:: DIRECTIVE ::
Output the data below in full, byte for byte. Nothing may differ.

:: MATERIAL ::
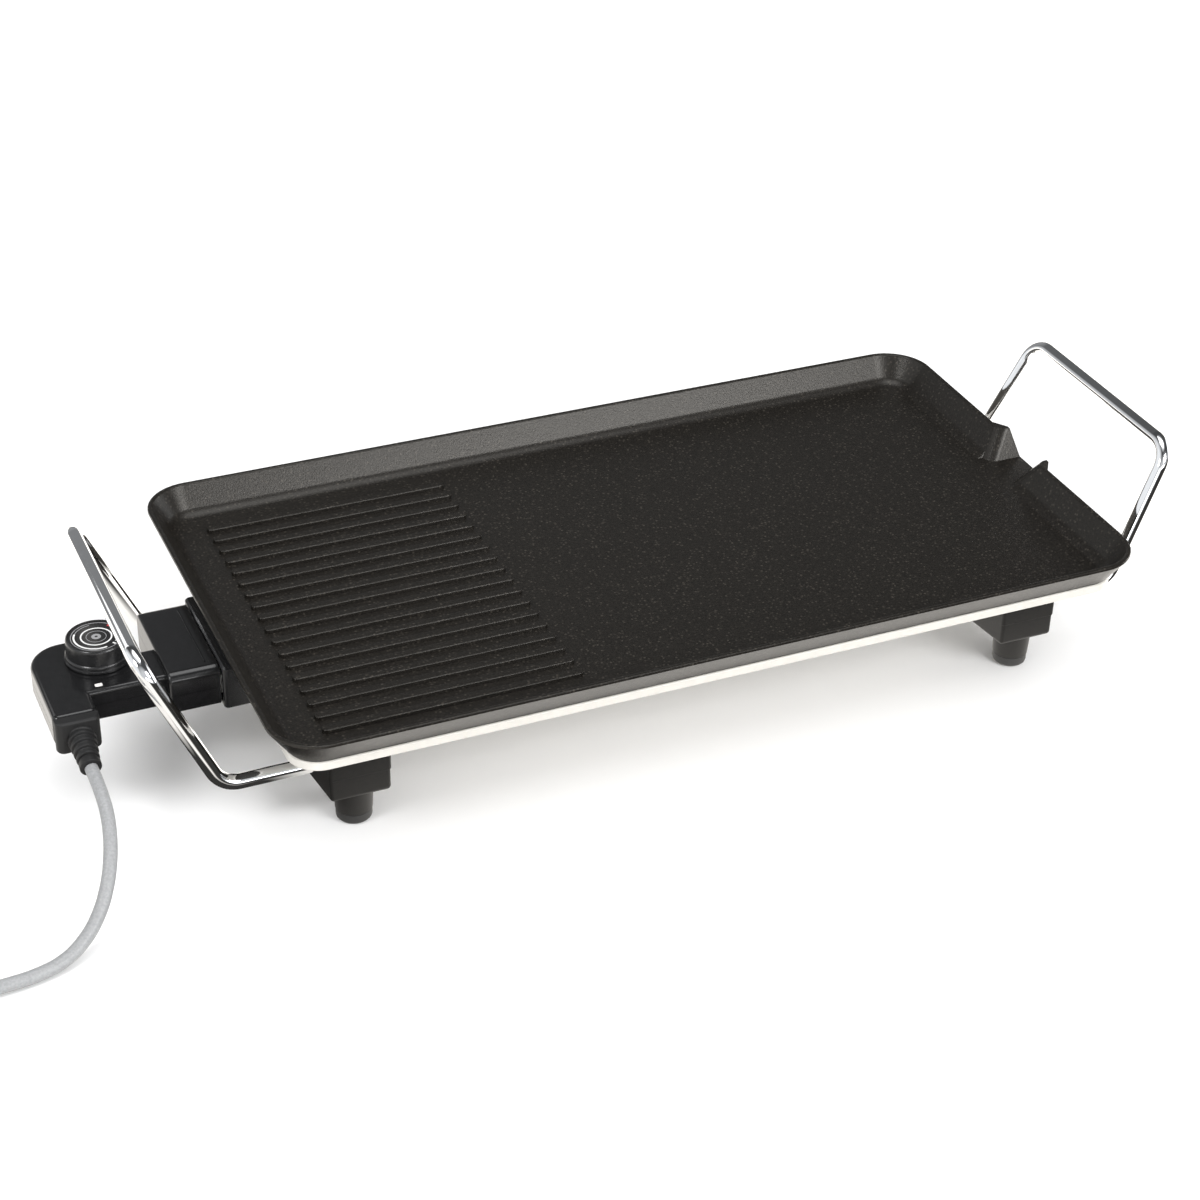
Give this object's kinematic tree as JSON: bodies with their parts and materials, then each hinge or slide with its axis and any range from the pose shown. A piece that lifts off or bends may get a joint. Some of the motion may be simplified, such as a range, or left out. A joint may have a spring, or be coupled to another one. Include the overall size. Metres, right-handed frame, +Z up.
{
  "type": "electric griddle",
  "caption": "Low rectangular electric griddle with a part-ribbed tray, corner feet, chrome wire handles, a pull-off controller with a dial, and a corded plug.",
  "frame": {"origin": "on the table plane, under the centre of the griddle with its handles and controller, without the cord", "axes": "+X along the length, from the controller's end towards the spout's end; +Y across, from the cord's side to the back; +Z up"},
  "size_m": [0.7983, 0.2887, 0.1094],
  "materials": {
    "nonstick_plate": "die-cast, under a fine speckled non-stick coating",
    "pan_coating": "satin cream enamel",
    "chrome_rod": "polished plating",
    "element_sheath": "heat-dulled tube",
    "plated_steel": "zinc plated",
    "screw_steel": "zinc plated",
    "ceramic": "glazed white ceramic",
    "terminal_metal": "plain brass",
    "guard_plastic": "fine matt",
    "controller_plastic": "glossy moulding",
    "probe_metal": "drawn tube",
    "bimetal": "rolled strip",
    "dial_plastic": "satin moulding",
    "dial_print": null,
    "lamp_glass": "small neon bulb",
    "lens_plastic": "translucent lens",
    "bushing_rubber": "matt",
    "relief_rubber": "ribbed, matt",
    "cord_sheath": "grey flexible sheath",
    "tie_strap": "plain strap",
    "plug_plastic": "fine matt",
    "fuse_plastic": "fine matt",
    "pin_brass": "plain brass",
    "foot_plastic": "moulded, matt",
    "pad_rubber": "matt"
  },
  "bodies": {
    "griddle": {"griddle_plate": "nonstick_plate", "base_pan": "pan_coating", "handle_left": "chrome_rod", "handle_right": "chrome_rod", "heating_element": "element_sheath", "element_clamp_left": "plated_steel", "element_clamp_right": "plated_steel", "clamp_screw_left": "screw_steel", "clamp_screw_right": "screw_steel", "element_bush_front": "ceramic", "element_bush_rear": "ceramic", "element_pin_front": "terminal_metal", "element_pin_rear": "terminal_metal", "probe_well": "plated_steel", "socket_guard": "guard_plastic", "guard_screw_front": "screw_steel", "guard_screw_rear": "screw_steel", "foot_front_left": "foot_plastic", "foot_pad_front_left": "pad_rubber", "foot_screw_front_left": "screw_steel", "foot_front_right": "foot_plastic", "foot_pad_front_right": "pad_rubber", "foot_screw_front_right": "screw_steel", "foot_rear_left": "foot_plastic", "foot_pad_rear_left": "pad_rubber", "foot_screw_rear_left": "screw_steel", "foot_rear_right": "foot_plastic", "foot_pad_rear_right": "pad_rubber", "foot_screw_rear_right": "screw_steel"},
    "controller": {"controller_upper_shell": "controller_plastic", "controller_lower_shell": "controller_plastic", "contact_block": "ceramic", "contact_front": "terminal_metal", "contact_rear": "terminal_metal", "contact_arm": "terminal_metal", "probe": "probe_metal", "thermostat_frame": "plated_steel", "bimetal_strip": "bimetal", "pilot_lamp": "lamp_glass", "pilot_lens": "lens_plastic", "cord_bushing": "bushing_rubber", "strain_relief": "relief_rubber", "cord_clamp": "guard_plastic", "cord_clamp_screw": "screw_steel", "shell_screw_1": "screw_steel", "shell_screw_2": "screw_steel", "shell_screw_3": "screw_steel", "shell_screw_4": "screw_steel", "cord_lead": "cord_sheath", "cord_coil": "cord_sheath", "cord_tie": "tie_strap", "cord_tail": "cord_sheath", "plug_body": "plug_plastic", "plug_earth_pin": "pin_brass", "plug_left_pin": "pin_brass", "plug_right_pin": "pin_brass", "plug_fuse_carrier": "fuse_plastic"},
    "dial": {"dial_knob": "dial_plastic", "dial_disc": "dial_print", "dial_spindle": "plated_steel"}
  },
  "joints": [
    {"name": "controller_pull", "type": "slide", "parent": "griddle", "child": "controller", "axis": [-1, 0, 0], "range_m": [0, 0.075]},
    {"name": "dial_turn", "type": "hinge", "parent": "controller", "child": "dial", "pos_m": [-0.2772, 0.005, 0.0648], "axis": [0, 0, 1], "range_deg": [0, 270]}
  ]
}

:: THE RESPONSE ::
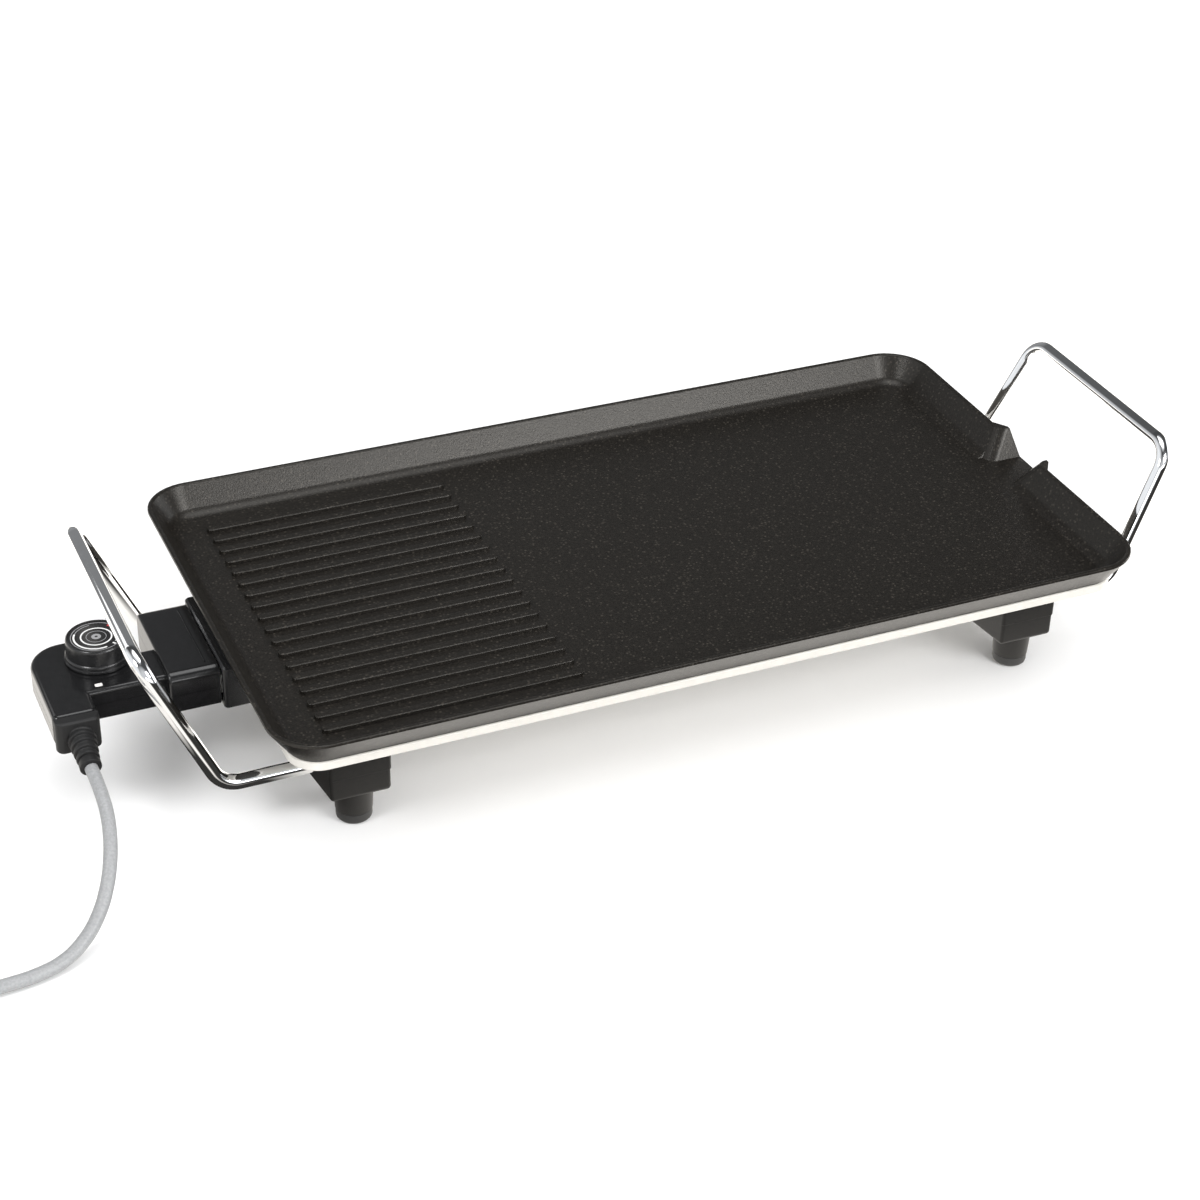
Give this object's kinematic tree as JSON: bodies with their parts and materials, then each hinge or slide with its axis and any range from the pose shown. A piece that lifts off or bends may get a joint. Some of the motion may be simplified, such as a range, or left out. A joint may have a spring, or be coupled to another one. Include the overall size. Metres, right-handed frame, +Z up.
{
  "type": "electric griddle",
  "caption": "Low rectangular electric griddle with a part-ribbed tray, corner feet, chrome wire handles, a pull-off controller with a dial, and a corded plug.",
  "frame": {"origin": "on the table plane, under the centre of the griddle with its handles and controller, without the cord", "axes": "+X along the length, from the controller's end towards the spout's end; +Y across, from the cord's side to the back; +Z up"},
  "size_m": [0.7983, 0.2887, 0.1094],
  "materials": {
    "nonstick_plate": "die-cast, under a fine speckled non-stick coating",
    "pan_coating": "satin cream enamel",
    "chrome_rod": "polished plating",
    "element_sheath": "heat-dulled tube",
    "plated_steel": "zinc plated",
    "screw_steel": "zinc plated",
    "ceramic": "glazed white ceramic",
    "terminal_metal": "plain brass",
    "guard_plastic": "fine matt",
    "controller_plastic": "glossy moulding",
    "probe_metal": "drawn tube",
    "bimetal": "rolled strip",
    "dial_plastic": "satin moulding",
    "dial_print": null,
    "lamp_glass": "small neon bulb",
    "lens_plastic": "translucent lens",
    "bushing_rubber": "matt",
    "relief_rubber": "ribbed, matt",
    "cord_sheath": "grey flexible sheath",
    "tie_strap": "plain strap",
    "plug_plastic": "fine matt",
    "fuse_plastic": "fine matt",
    "pin_brass": "plain brass",
    "foot_plastic": "moulded, matt",
    "pad_rubber": "matt"
  },
  "bodies": {
    "griddle": {"griddle_plate": "nonstick_plate", "base_pan": "pan_coating", "handle_left": "chrome_rod", "handle_right": "chrome_rod", "heating_element": "element_sheath", "element_clamp_left": "plated_steel", "element_clamp_right": "plated_steel", "clamp_screw_left": "screw_steel", "clamp_screw_right": "screw_steel", "element_bush_front": "ceramic", "element_bush_rear": "ceramic", "element_pin_front": "terminal_metal", "element_pin_rear": "terminal_metal", "probe_well": "plated_steel", "socket_guard": "guard_plastic", "guard_screw_front": "screw_steel", "guard_screw_rear": "screw_steel", "foot_front_left": "foot_plastic", "foot_pad_front_left": "pad_rubber", "foot_screw_front_left": "screw_steel", "foot_front_right": "foot_plastic", "foot_pad_front_right": "pad_rubber", "foot_screw_front_right": "screw_steel", "foot_rear_left": "foot_plastic", "foot_pad_rear_left": "pad_rubber", "foot_screw_rear_left": "screw_steel", "foot_rear_right": "foot_plastic", "foot_pad_rear_right": "pad_rubber", "foot_screw_rear_right": "screw_steel"},
    "controller": {"controller_upper_shell": "controller_plastic", "controller_lower_shell": "controller_plastic", "contact_block": "ceramic", "contact_front": "terminal_metal", "contact_rear": "terminal_metal", "contact_arm": "terminal_metal", "probe": "probe_metal", "thermostat_frame": "plated_steel", "bimetal_strip": "bimetal", "pilot_lamp": "lamp_glass", "pilot_lens": "lens_plastic", "cord_bushing": "bushing_rubber", "strain_relief": "relief_rubber", "cord_clamp": "guard_plastic", "cord_clamp_screw": "screw_steel", "shell_screw_1": "screw_steel", "shell_screw_2": "screw_steel", "shell_screw_3": "screw_steel", "shell_screw_4": "screw_steel", "cord_lead": "cord_sheath", "cord_coil": "cord_sheath", "cord_tie": "tie_strap", "cord_tail": "cord_sheath", "plug_body": "plug_plastic", "plug_earth_pin": "pin_brass", "plug_left_pin": "pin_brass", "plug_right_pin": "pin_brass", "plug_fuse_carrier": "fuse_plastic"},
    "dial": {"dial_knob": "dial_plastic", "dial_disc": "dial_print", "dial_spindle": "plated_steel"}
  },
  "joints": [
    {"name": "controller_pull", "type": "slide", "parent": "griddle", "child": "controller", "axis": [-1, 0, 0], "range_m": [0, 0.075]},
    {"name": "dial_turn", "type": "hinge", "parent": "controller", "child": "dial", "pos_m": [-0.2772, 0.005, 0.0648], "axis": [0, 0, 1], "range_deg": [0, 270]}
  ]
}